**Brief:**
Return every line of the data below that includes the string "imported".

**Recorded data:**
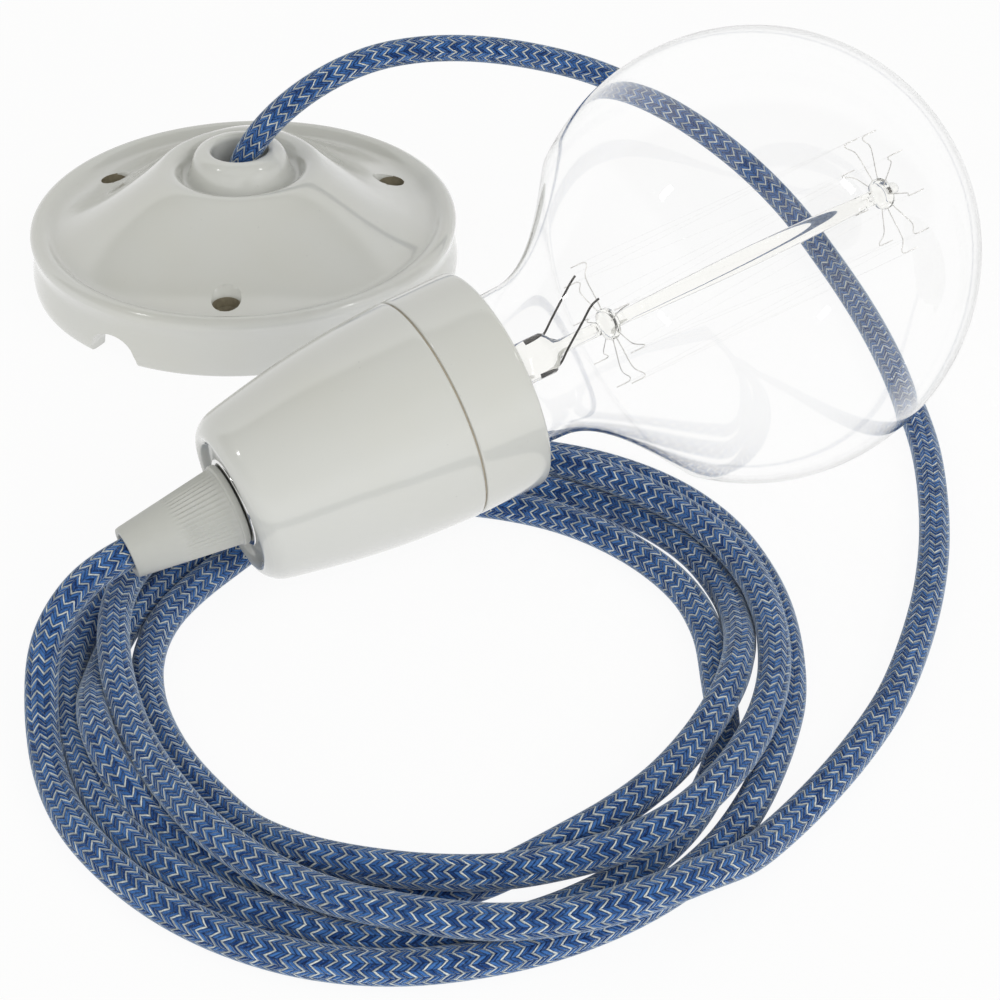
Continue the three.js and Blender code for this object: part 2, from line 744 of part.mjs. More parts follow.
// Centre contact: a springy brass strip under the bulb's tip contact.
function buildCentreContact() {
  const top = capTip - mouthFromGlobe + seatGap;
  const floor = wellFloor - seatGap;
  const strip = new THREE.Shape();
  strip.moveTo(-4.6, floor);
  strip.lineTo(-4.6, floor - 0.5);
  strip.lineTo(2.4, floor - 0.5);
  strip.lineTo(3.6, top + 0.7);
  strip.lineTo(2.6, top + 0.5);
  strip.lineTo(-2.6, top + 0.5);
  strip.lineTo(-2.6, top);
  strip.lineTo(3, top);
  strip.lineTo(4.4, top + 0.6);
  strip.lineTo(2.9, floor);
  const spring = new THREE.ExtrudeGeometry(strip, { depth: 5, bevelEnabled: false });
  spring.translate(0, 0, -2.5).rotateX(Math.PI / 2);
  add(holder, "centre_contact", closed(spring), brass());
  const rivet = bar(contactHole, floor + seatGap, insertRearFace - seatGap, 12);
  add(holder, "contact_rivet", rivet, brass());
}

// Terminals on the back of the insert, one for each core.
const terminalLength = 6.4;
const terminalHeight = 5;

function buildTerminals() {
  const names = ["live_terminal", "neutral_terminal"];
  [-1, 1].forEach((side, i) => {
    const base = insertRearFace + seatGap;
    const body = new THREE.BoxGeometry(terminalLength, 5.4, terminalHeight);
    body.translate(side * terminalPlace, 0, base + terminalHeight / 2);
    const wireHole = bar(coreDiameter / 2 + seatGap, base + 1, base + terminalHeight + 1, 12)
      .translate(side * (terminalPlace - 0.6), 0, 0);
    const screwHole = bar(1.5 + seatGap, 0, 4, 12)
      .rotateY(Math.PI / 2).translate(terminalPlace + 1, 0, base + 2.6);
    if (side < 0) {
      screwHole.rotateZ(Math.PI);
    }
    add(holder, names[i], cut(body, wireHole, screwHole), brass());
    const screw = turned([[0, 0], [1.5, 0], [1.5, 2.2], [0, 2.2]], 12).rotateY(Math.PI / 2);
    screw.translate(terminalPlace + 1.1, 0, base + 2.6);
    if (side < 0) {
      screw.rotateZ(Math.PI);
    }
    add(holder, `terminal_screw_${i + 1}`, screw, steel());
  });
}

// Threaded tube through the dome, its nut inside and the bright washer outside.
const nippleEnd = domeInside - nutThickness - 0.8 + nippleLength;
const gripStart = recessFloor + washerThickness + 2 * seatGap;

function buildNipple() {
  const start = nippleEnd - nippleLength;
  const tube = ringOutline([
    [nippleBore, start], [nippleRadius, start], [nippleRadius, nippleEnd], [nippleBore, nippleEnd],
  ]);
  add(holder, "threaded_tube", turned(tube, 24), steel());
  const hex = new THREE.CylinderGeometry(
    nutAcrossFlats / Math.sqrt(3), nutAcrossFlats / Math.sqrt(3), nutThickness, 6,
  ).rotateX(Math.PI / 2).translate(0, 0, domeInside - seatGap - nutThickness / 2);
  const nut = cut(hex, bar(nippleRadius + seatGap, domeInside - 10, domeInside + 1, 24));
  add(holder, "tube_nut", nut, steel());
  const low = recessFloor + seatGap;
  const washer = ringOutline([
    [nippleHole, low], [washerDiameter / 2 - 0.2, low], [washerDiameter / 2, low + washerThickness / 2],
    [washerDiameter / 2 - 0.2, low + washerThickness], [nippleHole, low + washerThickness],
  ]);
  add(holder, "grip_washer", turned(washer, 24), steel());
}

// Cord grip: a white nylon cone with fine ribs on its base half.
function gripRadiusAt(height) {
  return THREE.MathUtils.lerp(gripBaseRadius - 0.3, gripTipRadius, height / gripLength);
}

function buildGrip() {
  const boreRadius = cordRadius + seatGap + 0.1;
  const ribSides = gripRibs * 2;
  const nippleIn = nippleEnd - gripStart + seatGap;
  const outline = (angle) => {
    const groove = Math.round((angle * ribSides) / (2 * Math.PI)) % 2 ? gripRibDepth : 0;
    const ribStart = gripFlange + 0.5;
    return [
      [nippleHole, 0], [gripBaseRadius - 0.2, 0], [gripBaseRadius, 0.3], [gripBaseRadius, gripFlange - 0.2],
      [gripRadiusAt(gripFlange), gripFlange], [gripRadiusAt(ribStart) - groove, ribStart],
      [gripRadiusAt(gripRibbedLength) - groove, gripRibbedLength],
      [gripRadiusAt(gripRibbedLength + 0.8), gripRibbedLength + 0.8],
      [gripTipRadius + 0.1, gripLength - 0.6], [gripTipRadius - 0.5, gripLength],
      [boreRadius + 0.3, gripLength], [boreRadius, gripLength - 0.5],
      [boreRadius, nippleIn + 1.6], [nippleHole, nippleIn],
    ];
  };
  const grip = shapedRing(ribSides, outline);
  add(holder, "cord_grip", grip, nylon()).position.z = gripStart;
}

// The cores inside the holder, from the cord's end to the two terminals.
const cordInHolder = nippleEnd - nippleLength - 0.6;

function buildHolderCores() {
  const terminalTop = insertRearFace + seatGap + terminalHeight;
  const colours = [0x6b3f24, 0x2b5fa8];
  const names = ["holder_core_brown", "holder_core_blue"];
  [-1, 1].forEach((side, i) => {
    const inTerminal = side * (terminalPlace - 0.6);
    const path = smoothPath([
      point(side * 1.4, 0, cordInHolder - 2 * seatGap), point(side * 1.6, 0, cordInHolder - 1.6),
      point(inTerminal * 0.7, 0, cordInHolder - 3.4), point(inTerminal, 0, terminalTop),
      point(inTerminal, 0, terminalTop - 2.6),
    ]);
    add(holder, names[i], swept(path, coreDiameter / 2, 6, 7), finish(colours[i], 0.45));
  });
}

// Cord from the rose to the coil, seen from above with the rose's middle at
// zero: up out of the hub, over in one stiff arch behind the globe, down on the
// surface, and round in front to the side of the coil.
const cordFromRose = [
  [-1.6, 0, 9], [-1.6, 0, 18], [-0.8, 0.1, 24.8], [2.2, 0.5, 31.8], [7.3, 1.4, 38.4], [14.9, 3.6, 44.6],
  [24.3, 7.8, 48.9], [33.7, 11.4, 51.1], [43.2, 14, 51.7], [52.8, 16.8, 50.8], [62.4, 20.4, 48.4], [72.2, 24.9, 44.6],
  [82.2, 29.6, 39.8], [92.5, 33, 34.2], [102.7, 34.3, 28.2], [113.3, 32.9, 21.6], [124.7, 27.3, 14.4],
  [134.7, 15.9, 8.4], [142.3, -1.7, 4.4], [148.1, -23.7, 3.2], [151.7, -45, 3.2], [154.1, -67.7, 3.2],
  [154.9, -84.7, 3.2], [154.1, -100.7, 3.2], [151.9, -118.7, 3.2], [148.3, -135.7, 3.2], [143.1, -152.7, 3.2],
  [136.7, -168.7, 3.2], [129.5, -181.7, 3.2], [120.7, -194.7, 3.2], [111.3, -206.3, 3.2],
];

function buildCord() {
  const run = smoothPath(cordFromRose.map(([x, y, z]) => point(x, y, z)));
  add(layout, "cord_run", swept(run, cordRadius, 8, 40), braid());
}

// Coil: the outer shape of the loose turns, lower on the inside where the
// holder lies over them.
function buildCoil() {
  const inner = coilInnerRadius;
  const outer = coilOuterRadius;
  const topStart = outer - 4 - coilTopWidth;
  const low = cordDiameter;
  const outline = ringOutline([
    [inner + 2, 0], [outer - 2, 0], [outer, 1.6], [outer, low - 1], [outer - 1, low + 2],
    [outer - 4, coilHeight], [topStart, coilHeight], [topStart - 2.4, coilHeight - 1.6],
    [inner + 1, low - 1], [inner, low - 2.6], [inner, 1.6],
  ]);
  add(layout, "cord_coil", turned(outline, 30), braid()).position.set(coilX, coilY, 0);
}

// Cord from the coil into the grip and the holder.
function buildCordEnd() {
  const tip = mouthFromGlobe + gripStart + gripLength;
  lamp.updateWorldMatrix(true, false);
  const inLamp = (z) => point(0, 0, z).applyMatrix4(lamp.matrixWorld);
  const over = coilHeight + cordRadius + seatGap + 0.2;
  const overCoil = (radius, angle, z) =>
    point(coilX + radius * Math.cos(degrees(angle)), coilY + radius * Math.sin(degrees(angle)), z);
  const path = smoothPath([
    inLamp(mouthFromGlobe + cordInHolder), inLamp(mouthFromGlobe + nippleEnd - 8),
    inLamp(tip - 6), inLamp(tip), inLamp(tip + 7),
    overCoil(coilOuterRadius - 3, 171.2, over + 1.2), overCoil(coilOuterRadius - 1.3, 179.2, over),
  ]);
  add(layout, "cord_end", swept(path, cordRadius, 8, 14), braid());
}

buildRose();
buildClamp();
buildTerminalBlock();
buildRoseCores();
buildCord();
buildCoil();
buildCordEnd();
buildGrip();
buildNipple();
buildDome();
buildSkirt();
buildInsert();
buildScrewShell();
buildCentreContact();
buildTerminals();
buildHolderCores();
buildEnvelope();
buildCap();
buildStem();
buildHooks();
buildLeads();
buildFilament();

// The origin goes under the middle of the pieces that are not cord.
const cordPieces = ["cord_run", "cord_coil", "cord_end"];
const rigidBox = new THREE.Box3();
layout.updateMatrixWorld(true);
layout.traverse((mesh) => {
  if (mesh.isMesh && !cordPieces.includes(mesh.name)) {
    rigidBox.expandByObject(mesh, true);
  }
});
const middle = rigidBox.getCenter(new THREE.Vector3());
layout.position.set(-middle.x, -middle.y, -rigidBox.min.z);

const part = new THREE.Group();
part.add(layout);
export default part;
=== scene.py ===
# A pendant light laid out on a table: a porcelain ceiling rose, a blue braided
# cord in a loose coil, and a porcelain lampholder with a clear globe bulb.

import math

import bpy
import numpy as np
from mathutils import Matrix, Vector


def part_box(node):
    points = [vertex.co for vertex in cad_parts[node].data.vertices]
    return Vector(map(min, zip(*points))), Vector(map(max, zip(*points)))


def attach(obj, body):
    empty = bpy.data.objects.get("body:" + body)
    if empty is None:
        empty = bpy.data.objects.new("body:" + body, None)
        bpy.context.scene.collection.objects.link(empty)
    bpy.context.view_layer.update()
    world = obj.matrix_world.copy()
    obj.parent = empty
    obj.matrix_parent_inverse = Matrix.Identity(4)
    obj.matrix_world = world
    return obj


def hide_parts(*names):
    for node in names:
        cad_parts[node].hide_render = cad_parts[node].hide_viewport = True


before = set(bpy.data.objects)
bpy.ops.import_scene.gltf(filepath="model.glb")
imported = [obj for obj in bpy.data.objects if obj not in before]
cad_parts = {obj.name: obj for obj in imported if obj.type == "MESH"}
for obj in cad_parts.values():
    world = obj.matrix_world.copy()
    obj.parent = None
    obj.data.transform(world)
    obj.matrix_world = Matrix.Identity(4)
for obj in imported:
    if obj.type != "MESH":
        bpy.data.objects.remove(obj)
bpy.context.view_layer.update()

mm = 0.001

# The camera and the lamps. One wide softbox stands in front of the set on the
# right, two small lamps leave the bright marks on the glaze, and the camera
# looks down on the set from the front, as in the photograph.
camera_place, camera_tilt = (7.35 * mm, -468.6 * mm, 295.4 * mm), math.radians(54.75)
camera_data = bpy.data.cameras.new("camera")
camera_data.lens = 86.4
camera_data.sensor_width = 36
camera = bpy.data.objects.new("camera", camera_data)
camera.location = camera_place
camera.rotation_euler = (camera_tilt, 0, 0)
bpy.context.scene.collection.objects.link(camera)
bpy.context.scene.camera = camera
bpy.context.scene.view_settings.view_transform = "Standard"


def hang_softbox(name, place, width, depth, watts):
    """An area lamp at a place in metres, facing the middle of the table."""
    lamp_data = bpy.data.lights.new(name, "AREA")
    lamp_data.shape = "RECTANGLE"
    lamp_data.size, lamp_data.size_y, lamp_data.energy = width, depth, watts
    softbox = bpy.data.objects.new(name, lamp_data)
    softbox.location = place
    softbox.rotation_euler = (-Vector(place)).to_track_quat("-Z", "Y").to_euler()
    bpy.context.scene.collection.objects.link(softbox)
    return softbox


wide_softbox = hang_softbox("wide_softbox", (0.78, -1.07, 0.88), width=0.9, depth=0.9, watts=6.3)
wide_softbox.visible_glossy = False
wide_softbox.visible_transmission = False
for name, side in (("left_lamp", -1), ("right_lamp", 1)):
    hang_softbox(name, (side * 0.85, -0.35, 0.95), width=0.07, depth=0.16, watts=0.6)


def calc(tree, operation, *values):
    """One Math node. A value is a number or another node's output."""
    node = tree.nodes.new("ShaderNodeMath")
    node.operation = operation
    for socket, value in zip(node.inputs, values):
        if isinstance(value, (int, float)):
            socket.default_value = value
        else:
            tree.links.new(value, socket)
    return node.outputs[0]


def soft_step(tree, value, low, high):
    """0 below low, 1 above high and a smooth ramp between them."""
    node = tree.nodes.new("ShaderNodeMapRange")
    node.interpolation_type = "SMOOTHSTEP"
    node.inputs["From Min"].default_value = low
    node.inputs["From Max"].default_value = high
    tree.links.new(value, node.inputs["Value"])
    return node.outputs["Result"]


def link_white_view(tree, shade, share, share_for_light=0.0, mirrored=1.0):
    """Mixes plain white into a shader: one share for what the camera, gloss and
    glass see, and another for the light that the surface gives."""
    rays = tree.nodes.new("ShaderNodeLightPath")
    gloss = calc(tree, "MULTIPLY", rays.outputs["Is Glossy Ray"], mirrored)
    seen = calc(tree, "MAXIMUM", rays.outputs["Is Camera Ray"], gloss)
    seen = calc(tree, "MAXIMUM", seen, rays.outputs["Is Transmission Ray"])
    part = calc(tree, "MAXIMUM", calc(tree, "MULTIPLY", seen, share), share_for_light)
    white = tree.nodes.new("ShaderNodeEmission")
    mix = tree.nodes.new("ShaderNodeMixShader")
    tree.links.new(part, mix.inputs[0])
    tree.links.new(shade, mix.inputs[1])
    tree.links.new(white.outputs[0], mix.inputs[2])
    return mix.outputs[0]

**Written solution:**
imported = [obj for obj in bpy.data.objects if obj not in before]
cad_parts = {obj.name: obj for obj in imported if obj.type == "MESH"}
for obj in imported:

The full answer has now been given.